TOOD solves the long-standing misalignment between classification and localization with a clean, concise path:

First, T-head enables both tasks to share the same field of view, then layer-wise attention accomplishes division of labor. Finally, $M$ (classification alignment) and $O$ (localization alignment) tightly couple the outputs, while $t=s^{\alpha}u^{\beta}$ unifies “sample assignment” and “loss design,” forcing the model to learn the habit of “high score = accurate box.”

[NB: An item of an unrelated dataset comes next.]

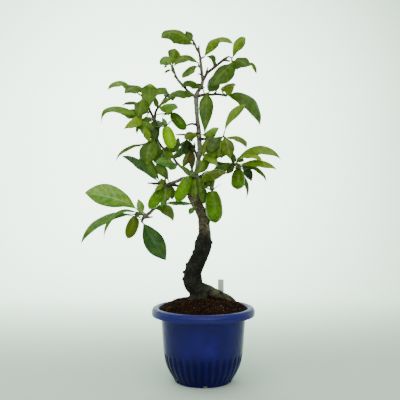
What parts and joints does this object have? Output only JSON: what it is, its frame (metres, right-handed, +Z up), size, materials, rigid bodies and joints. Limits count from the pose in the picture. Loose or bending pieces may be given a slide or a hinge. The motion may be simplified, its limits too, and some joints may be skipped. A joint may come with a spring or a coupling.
{
  "type": "diospyros rhombifolia bonsai",
  "caption": "Princess persimmon bonsai: a curved old trunk with thin leafy branches and hanging unripe fruits, growing in soil in a round fluted pot of glossy blue plastic.",
  "frame": {"origin": "middle of the pot's underside, on the surface the pot stands on", "axes": "+Z up along the pot's axis, +X to the right and -Y towards the viewer when the tree's front is seen"},
  "size_m": [0.232, 0.1243, 0.4097],
  "materials": {
    "pot_plastic": "glossy moulded plastic, cobalt blue",
    "soil": "damp granular bonsai soil, dark reddish brown, matt",
    "bark": "rough bark, charcoal on the old trunk and pale grey on the leader",
    "label_plastic": "blank white plastic, satin",
    "leaf": "leathery green leaf, satin above and duller below",
    "fruit_skin": "smooth waxy unripe fruit skin, satin green",
    "calyx": "dull green sepals with browned tips"
  },
  "bodies": {
    "root": {"pot": "pot_plastic", "soil": "soil", "trunk_and_branches": "bark", "plant_label": "label_plastic", "leaves_apex": "leaf", "leaf_crown": "leaf", "leaf_right_spur": "leaf", "leaves_left_leader": "leaf", "leaves_far_left_twig": "leaf", "leaf_fork_dark": "leaf", "leaf_over_twig": "leaf", "leaves_right_leader": "leaf", "leaves_upper_right": "leaf", "leaves_centre_right": "leaf", "leaves_middle_right": "leaf", "leaf_middle_stem": "leaf", "leaves_right_hub": "leaf", "leaf_low_yellow": "leaf", "leaf_bright_inner": "leaf", "leaves_trunk_left": "leaf", "leaves_upper_left_tip": "leaf", "leaf_curled_bright": "leaf", "leaves_inner_fork": "leaf", "leaf_fork_green": "leaf", "leaves_left_fork": "leaf", "leaves_left_branch": "leaf", "leaf_blue_green": "leaf", "leaves_low_left_hub": "leaf", "leaf_low_left": "leaf", "leaf_olive_stem": "leaf", "leaves_back_centre": "leaf", "leaves_back_right": "leaf", "leaves_back_top": "leaf", "leaves_back_left_branch": "leaf", "leaves_back_left_fork": "leaf", "leaves_back_low_right": "leaf", "leaves_low_end": "leaf", "leaf_low_olive": "leaf", "leaf_low_hanging": "leaf", "fruit_upper_left": "fruit_skin", "calyx_upper_left": "calyx", "fruit_upper_dark": "fruit_skin", "calyx_upper_dark": "calyx", "fruit_low_bright": "fruit_skin", "calyx_low_bright": "calyx", "fruit_large": "fruit_skin", "calyx_large": "calyx", "fruit_right_dark": "fruit_skin", "calyx_right_dark": "calyx", "fruit_low_olive": "fruit_skin", "calyx_low_olive": "calyx", "fruit_low_left": "fruit_skin", "calyx_low_left": "calyx"}
  },
  "joints": []
}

This design not only achieves 51.1 AP (with DCN) on COCO, but also shows significant improvement in strict metrics like AP $_{75}$ , confirming the paper’s claim:

Alignment brings more accurate boxes.

However, it comes with some costs: the branching and bilinear sampling add implementation complexity, and although the hyperparameters are semantically meaningful, they still need tuning for each dataset. In settings with dense small objects or high noise, Top- $m$ assignment may fall into local optima. Moreover, as tasks expand to segmentation or pose, how to maintain balance between "sharing and division" remains an open challenge.

In terms of impact, TOOD—along with OTA/SimOTA—established "score × localization quality" as the mainstream syntax for positive sample assignment, making quality-aware classification a standard in one-stage detectors. Its "share first, then divide" design has been widely adopted by various frameworks, and its combination with DCN and learnable offsets has found more precise applications since TOOD.

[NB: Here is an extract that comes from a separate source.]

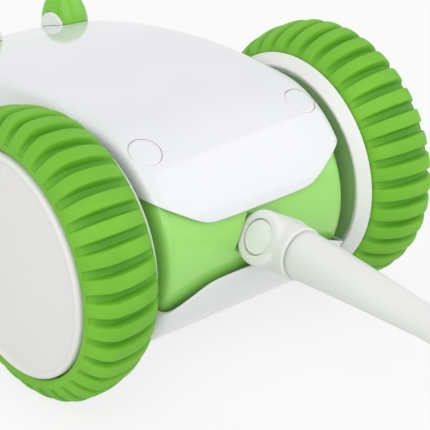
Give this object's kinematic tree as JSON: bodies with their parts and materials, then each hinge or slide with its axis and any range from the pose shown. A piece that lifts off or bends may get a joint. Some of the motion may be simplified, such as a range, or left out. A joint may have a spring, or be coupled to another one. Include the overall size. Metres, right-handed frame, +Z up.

As of now (2025), it still serves as foundational infrastructure in production lines and open-source frameworks. Task-aligned assignment and weighting have become indispensable options for many models, and its design philosophy has deeply influenced the evolution of YOLO and other one-stage detectors. Even as DETR-style set matching matures, TOOD’s alignment approach remains an efficient and robust engineering solution.